Functional magnetic resonance imaging demonstrated changes in brain function and cognitive performance in patients with relapse-remitting multiple sclerosis following a cognitive rehabilitation program.
Functional magnetic resonance imaging (fMRI) demonstrated changes in brain function and cognitive performance in patients with relapse-remitting multiple sclerosis (MS) after they participated in a cognitive rehabilitation program, Italian researchers found. Their study was published today in the journal Radiology.
The small study from the San Raffaele Vita-Salute University in Milan involved 20 patients with MS. Along with many physical symptoms, MS also can cause memory loss and other cognitive effects.

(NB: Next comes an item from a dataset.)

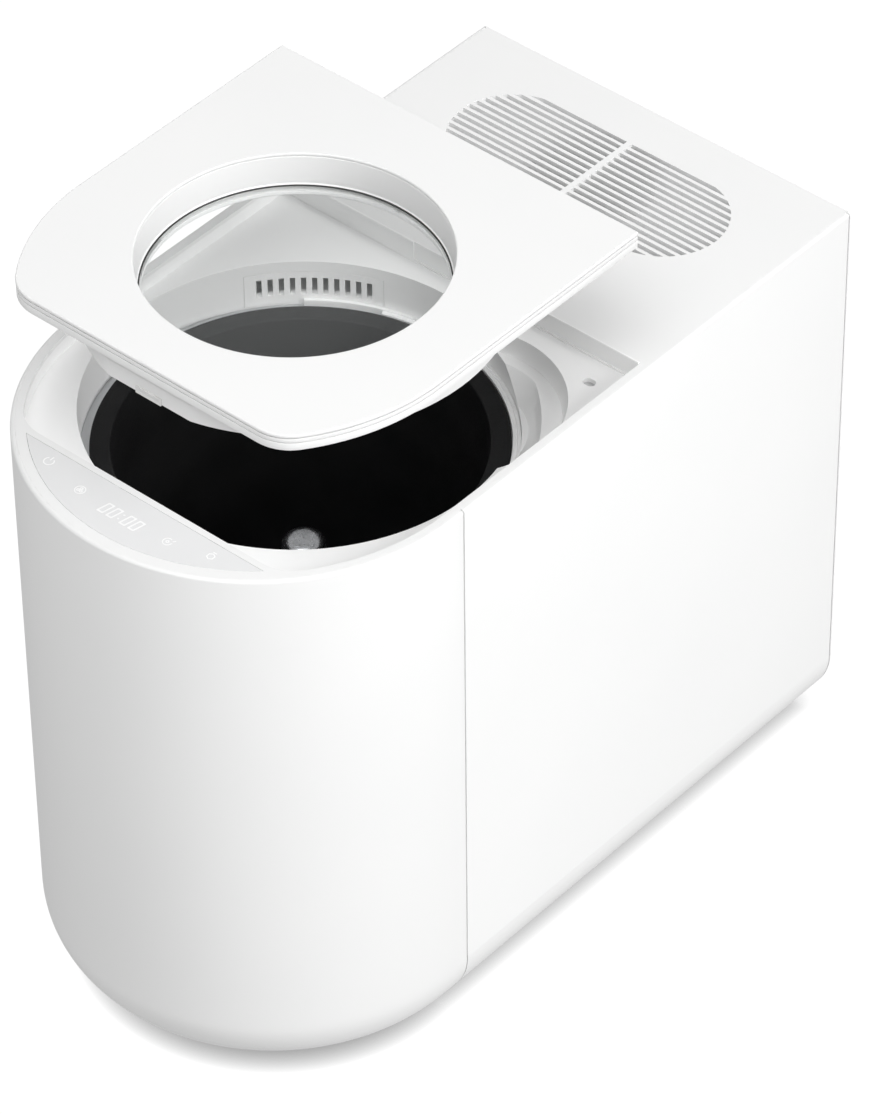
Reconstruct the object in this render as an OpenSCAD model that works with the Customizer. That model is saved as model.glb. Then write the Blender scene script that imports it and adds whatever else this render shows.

Ten patients were controls and the other 10 were assigned to a 12-week computer-assisted cognitive rehabilitation program that worked on attention and information processing, and executive functions.
All 20 patients underwent baseline neuropsychology assessments and fMRI; this was repeated after 12 weeks. Among the patients who participated in the rehabilitation program, the researchers found changes in activity in several brain regions that were not seen in the controls. The researchers did not, however, find any structural changes in the gray matter or normal-appearing with matter.
“The findings demonstrated that computer-assisted cognitive rehabilitation in patients with MS results in an improvement of the trained cognitive functions,” said the study’s lead author, Massimo Filippi, MD. “However, the structural integrity of the brain’s gray matter and white matter showed no modifications in these patients, suggesting an impairment of structural plasticity.”